Object data in JSON:
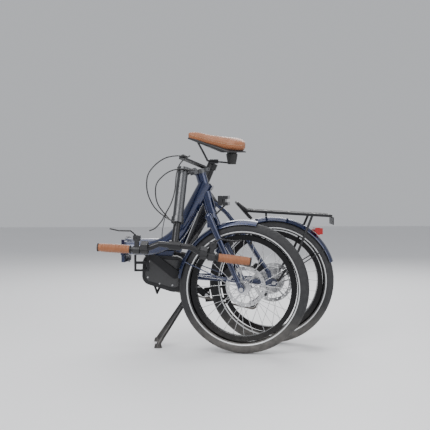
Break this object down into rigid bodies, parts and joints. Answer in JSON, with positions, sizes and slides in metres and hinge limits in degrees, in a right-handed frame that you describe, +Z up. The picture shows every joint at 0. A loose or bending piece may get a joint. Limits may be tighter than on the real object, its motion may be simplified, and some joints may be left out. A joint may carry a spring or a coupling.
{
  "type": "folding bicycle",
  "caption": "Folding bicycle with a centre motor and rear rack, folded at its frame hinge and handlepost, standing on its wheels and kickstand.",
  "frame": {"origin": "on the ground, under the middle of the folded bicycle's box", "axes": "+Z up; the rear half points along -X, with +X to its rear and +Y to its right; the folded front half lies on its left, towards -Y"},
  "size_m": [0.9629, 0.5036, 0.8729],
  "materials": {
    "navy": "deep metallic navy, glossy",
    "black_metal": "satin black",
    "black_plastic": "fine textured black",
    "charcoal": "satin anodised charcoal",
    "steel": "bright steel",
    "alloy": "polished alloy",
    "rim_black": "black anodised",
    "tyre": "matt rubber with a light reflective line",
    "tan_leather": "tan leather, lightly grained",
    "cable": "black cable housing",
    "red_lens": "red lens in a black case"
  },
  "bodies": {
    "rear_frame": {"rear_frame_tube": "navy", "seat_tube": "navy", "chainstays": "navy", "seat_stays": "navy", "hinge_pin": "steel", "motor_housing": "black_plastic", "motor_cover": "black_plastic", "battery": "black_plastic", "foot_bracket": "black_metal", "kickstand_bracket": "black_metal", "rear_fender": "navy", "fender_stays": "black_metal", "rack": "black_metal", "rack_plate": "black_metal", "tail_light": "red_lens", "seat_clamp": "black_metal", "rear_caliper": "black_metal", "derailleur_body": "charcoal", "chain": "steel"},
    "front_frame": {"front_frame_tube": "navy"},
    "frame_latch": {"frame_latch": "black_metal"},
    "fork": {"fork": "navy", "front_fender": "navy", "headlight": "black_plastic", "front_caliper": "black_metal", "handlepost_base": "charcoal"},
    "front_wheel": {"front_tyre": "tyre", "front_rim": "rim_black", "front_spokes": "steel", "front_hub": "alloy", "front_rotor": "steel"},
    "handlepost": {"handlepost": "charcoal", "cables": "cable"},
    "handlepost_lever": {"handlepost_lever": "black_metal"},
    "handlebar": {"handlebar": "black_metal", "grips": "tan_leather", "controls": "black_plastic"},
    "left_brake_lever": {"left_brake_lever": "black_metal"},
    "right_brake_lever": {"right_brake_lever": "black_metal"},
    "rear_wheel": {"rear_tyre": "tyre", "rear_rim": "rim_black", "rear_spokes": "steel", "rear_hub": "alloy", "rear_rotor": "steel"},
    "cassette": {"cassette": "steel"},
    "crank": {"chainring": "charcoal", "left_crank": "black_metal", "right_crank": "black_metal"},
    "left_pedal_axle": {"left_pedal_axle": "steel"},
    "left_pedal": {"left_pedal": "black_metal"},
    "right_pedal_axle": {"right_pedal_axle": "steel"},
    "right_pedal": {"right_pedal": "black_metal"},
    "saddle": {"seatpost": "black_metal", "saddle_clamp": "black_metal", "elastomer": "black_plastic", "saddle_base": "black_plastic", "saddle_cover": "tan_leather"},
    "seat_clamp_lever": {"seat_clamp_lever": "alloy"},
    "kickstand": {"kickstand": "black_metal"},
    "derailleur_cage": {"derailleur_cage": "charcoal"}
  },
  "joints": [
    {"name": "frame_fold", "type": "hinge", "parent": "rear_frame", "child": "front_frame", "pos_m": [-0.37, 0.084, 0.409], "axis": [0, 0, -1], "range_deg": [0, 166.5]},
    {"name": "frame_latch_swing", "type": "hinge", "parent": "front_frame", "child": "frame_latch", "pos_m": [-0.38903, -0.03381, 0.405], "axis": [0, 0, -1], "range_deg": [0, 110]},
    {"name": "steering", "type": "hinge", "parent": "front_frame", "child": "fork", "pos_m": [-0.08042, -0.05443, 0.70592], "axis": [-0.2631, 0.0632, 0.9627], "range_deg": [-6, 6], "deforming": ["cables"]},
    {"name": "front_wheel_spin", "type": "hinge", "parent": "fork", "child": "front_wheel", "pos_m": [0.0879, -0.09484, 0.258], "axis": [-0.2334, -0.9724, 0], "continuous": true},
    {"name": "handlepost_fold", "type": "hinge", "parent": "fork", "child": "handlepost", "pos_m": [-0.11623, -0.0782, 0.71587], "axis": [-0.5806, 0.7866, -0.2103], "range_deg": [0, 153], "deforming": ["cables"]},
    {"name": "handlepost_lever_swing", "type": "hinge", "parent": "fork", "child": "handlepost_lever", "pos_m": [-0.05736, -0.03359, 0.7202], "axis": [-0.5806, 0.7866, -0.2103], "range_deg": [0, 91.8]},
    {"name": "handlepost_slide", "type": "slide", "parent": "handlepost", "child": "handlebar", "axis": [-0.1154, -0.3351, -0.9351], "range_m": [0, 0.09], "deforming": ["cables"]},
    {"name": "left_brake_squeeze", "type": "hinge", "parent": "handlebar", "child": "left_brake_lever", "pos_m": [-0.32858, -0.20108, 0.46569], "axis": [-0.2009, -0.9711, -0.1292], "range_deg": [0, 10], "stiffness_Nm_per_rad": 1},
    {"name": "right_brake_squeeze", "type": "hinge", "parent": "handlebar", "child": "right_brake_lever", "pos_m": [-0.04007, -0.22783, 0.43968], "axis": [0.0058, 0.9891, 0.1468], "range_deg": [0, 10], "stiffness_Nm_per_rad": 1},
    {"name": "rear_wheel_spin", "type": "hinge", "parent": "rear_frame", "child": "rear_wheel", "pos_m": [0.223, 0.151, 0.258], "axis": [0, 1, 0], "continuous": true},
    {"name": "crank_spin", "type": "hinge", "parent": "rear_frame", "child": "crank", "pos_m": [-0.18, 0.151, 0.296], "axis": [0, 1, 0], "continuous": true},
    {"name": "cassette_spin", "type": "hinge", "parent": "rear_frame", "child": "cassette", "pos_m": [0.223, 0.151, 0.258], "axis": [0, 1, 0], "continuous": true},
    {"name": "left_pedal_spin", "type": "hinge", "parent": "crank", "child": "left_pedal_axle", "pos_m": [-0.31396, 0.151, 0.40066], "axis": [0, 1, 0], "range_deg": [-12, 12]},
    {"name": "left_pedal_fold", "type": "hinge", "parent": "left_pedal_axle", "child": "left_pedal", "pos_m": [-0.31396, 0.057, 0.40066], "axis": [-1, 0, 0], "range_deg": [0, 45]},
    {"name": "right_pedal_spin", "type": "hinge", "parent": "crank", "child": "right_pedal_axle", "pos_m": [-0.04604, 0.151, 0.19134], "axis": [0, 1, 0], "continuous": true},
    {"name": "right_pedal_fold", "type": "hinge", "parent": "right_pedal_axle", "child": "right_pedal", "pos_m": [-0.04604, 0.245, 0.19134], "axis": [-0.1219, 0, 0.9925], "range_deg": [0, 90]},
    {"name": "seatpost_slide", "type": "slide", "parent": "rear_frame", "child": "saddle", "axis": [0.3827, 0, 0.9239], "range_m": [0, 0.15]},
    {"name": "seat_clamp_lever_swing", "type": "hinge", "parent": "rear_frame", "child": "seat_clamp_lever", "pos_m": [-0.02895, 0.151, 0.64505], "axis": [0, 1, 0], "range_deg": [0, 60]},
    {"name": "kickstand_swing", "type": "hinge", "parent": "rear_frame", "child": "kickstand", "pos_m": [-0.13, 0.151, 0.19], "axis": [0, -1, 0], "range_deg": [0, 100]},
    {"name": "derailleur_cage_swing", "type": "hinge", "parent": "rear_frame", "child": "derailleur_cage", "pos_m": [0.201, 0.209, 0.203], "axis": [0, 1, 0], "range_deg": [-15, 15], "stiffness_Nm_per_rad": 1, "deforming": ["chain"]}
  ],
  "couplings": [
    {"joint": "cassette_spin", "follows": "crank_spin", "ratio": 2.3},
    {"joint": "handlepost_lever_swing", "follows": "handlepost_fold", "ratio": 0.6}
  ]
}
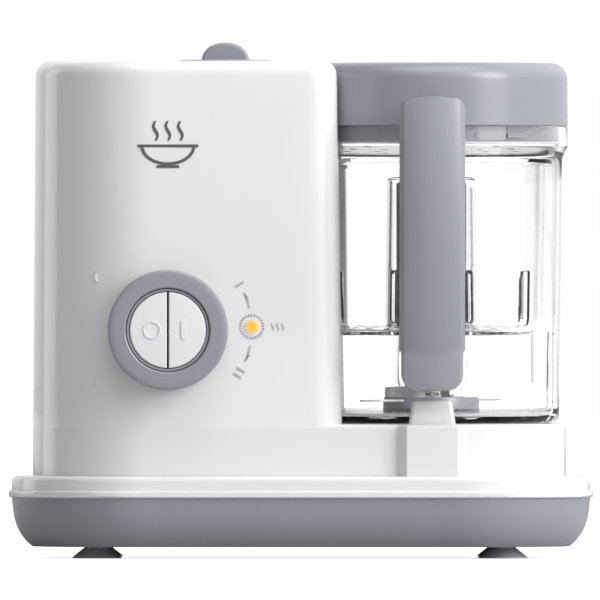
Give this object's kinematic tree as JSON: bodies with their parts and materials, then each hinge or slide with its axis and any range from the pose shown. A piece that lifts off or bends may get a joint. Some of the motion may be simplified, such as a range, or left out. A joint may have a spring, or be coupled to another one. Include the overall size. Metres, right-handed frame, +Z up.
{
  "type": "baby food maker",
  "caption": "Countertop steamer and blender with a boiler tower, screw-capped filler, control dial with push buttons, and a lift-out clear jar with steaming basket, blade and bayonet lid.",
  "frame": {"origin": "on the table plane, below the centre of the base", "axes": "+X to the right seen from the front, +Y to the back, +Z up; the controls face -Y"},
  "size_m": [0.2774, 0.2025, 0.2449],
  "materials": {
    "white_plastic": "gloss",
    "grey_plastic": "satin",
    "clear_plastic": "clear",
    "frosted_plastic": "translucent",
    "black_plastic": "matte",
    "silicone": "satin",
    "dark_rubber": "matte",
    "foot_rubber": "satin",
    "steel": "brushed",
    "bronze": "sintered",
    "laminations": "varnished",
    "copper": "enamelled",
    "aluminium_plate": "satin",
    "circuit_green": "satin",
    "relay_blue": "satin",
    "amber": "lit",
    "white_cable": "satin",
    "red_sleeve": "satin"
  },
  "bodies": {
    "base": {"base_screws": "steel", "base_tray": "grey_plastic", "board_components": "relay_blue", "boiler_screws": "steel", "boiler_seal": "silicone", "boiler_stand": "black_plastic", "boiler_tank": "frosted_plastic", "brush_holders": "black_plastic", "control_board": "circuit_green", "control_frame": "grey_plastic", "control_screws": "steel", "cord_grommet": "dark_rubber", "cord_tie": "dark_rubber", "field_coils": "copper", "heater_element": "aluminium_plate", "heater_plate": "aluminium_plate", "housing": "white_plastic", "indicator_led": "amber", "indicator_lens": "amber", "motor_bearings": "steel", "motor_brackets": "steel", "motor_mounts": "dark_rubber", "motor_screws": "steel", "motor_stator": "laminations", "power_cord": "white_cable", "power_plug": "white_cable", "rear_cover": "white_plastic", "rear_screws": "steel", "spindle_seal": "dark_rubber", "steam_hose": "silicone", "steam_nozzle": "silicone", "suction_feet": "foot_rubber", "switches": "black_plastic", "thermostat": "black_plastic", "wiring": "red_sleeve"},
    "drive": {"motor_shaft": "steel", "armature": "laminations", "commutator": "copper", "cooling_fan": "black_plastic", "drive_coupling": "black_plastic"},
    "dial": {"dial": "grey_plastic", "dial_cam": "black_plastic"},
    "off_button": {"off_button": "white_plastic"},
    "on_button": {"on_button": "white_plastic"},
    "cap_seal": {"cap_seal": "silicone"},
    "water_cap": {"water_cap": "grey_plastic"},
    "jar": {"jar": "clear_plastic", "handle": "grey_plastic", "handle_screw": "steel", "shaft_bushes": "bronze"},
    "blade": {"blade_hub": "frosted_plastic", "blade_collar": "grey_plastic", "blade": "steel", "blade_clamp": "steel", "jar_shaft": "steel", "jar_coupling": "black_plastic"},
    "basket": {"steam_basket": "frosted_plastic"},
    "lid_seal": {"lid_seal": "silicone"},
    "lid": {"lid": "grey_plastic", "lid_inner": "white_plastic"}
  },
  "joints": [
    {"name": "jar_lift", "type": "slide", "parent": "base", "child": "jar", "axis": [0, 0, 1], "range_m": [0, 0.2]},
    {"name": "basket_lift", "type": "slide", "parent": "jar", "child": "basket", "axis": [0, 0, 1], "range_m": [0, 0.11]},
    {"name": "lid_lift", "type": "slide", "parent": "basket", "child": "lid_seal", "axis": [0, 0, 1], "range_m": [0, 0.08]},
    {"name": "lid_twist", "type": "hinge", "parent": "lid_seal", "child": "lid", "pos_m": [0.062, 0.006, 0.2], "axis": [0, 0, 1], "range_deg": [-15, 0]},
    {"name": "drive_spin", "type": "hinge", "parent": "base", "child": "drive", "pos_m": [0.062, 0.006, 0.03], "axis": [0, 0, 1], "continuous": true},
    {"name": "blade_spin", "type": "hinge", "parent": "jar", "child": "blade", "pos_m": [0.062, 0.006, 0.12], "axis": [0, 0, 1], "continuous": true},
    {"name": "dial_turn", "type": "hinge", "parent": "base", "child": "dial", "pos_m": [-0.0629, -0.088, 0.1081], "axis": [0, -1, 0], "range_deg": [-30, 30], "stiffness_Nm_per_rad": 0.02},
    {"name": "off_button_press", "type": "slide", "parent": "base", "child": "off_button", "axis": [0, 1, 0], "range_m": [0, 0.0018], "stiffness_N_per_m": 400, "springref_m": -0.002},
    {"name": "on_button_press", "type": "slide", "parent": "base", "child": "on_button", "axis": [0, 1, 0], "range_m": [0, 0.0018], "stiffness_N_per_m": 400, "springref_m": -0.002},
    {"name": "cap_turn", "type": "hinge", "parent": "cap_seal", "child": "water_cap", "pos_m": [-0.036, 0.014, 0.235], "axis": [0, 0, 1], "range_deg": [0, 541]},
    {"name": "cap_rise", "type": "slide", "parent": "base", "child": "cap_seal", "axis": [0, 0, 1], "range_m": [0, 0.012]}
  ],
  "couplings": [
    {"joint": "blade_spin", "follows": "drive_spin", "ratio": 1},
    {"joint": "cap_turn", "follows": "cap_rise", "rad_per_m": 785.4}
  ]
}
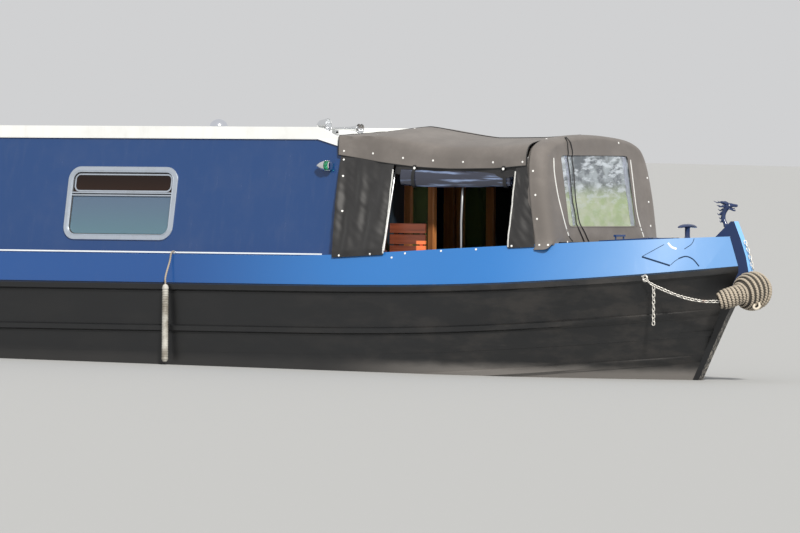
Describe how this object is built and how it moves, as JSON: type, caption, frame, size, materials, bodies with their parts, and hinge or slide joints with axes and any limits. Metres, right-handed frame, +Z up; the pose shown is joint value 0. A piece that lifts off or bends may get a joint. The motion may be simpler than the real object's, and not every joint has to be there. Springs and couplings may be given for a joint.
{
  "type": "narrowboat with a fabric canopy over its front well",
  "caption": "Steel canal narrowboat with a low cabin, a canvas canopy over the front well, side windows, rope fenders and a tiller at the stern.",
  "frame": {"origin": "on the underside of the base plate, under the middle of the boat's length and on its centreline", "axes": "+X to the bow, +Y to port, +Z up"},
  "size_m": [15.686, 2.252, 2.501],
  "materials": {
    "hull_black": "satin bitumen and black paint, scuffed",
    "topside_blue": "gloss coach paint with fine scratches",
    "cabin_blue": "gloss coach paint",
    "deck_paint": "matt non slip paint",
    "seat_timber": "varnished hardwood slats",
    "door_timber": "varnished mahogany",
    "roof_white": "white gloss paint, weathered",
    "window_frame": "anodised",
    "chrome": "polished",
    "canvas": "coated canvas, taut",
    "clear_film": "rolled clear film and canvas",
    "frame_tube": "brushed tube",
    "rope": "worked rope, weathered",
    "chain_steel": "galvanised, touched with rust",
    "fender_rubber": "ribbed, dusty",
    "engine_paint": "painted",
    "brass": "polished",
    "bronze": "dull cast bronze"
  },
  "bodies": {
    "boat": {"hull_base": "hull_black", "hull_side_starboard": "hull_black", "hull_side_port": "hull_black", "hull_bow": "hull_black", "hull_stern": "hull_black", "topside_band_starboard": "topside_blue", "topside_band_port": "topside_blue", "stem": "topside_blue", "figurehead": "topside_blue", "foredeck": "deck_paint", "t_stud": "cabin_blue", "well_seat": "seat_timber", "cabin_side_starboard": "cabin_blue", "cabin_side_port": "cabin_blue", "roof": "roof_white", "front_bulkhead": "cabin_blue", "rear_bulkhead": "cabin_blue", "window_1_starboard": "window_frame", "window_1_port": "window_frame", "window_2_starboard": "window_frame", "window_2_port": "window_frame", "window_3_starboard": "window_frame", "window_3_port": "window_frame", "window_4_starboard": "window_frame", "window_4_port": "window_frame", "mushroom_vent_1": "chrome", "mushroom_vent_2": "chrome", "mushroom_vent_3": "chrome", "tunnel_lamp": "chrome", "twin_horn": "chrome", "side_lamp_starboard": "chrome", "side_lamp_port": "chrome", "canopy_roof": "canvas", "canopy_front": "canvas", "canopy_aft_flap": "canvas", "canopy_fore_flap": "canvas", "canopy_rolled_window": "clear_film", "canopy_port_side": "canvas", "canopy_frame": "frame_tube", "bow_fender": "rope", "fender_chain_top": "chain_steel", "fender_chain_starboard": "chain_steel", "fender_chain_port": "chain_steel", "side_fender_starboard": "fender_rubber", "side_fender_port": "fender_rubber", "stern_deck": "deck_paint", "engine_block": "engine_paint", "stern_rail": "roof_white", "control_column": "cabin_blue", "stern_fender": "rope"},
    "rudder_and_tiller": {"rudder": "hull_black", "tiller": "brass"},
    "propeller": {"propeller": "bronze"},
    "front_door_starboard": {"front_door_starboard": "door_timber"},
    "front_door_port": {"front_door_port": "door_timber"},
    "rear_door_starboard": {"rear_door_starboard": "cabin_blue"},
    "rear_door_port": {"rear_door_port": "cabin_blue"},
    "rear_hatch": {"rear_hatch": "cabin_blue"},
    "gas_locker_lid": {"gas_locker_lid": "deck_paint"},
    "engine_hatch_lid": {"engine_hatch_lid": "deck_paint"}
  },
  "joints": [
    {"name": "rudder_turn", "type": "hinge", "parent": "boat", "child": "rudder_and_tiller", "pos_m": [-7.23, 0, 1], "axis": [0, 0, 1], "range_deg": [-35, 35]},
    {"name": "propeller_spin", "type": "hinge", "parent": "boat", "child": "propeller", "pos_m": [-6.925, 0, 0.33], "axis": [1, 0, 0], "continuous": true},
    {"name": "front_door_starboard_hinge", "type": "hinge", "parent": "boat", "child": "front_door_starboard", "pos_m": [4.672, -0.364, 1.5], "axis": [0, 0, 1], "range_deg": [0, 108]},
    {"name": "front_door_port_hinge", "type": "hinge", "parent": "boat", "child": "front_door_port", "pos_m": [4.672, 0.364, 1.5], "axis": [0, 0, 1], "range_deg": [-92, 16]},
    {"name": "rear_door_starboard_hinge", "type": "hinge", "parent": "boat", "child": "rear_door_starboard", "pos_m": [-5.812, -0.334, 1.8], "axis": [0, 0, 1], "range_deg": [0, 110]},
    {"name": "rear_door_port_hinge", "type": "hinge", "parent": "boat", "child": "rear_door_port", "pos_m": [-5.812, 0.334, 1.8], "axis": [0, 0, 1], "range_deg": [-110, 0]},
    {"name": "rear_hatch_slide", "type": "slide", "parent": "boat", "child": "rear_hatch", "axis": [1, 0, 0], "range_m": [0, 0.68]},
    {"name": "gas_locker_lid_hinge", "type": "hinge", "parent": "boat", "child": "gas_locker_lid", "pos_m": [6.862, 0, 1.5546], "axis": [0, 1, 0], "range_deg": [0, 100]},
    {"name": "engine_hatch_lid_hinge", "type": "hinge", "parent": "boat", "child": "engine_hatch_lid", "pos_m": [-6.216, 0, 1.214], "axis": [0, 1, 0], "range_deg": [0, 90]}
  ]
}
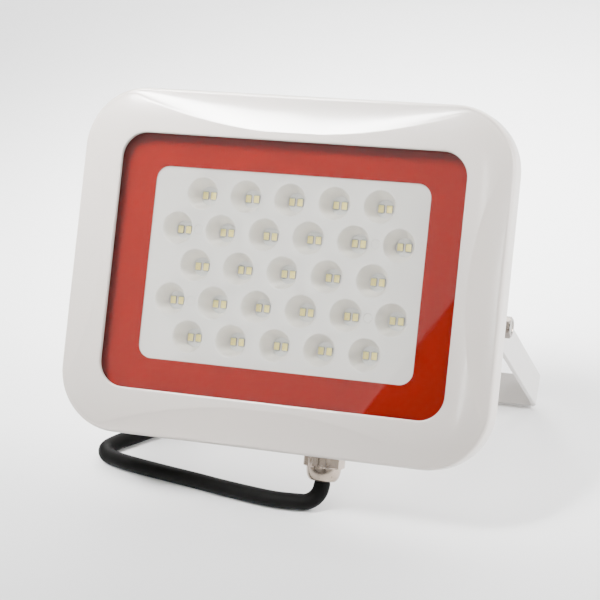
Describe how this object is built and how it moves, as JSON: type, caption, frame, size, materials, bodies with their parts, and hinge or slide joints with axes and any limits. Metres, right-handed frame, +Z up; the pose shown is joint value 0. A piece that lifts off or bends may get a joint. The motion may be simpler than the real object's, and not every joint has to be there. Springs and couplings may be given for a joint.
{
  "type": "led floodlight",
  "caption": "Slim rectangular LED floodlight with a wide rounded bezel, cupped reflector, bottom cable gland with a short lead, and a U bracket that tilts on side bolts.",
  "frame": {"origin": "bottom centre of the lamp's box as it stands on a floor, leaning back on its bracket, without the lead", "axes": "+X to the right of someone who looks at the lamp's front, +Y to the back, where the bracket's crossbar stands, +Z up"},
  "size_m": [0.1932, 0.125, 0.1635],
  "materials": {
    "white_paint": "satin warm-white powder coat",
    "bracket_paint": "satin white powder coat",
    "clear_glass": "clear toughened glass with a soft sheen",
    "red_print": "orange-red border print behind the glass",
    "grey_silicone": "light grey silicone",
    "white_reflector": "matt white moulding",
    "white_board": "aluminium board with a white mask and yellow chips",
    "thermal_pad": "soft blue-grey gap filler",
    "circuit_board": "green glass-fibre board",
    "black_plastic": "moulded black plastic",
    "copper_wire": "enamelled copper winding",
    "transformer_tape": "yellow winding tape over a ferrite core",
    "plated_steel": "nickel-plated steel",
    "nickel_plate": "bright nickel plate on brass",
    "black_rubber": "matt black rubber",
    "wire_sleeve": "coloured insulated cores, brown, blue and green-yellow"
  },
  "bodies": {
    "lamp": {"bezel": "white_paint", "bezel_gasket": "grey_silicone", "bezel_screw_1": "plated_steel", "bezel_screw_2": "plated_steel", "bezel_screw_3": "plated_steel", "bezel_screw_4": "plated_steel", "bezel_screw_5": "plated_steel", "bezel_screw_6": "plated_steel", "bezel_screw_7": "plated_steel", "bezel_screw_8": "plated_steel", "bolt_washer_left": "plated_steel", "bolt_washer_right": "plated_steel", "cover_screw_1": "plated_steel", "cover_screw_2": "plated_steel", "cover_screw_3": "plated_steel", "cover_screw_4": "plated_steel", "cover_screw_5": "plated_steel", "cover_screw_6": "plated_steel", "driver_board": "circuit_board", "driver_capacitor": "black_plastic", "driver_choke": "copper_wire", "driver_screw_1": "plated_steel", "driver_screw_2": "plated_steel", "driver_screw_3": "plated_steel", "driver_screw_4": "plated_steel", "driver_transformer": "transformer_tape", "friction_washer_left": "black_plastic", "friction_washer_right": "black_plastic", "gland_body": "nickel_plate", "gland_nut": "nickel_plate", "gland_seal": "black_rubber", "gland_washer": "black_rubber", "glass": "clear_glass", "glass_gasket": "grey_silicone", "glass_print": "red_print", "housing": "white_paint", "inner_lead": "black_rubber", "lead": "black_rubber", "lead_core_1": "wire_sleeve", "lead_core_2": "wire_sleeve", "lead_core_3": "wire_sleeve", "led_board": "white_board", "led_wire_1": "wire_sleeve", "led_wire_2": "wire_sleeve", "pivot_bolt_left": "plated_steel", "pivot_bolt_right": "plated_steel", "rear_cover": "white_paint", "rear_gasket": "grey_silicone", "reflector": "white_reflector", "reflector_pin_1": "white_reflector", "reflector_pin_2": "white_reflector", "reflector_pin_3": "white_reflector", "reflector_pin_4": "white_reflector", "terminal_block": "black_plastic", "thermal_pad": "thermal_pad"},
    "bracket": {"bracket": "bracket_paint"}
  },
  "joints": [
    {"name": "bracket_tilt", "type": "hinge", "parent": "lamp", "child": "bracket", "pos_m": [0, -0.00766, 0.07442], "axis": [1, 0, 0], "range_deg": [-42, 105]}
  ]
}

CHALLENGE —
Scan the data above and copy every line with "from" in it.

RESULT FOR THIS TASK —
Give this object's kinematic tree as JSON: bodies with their parts and materials, then each hinge or slide with its axis and any range from the pose shown. A piece that lifts off or bends may get a joint. Some of the motion may be simplified, such as a range, or left out. A joint may have a spring, or be coupled to another one. Include the overall size. Metres, right-handed frame, +Z up.
  "frame": {"origin": "on the table plane, below the centre of the base", "axes": "+X to the right seen from the front, +Y to the back, +Z up; the controls face -Y"},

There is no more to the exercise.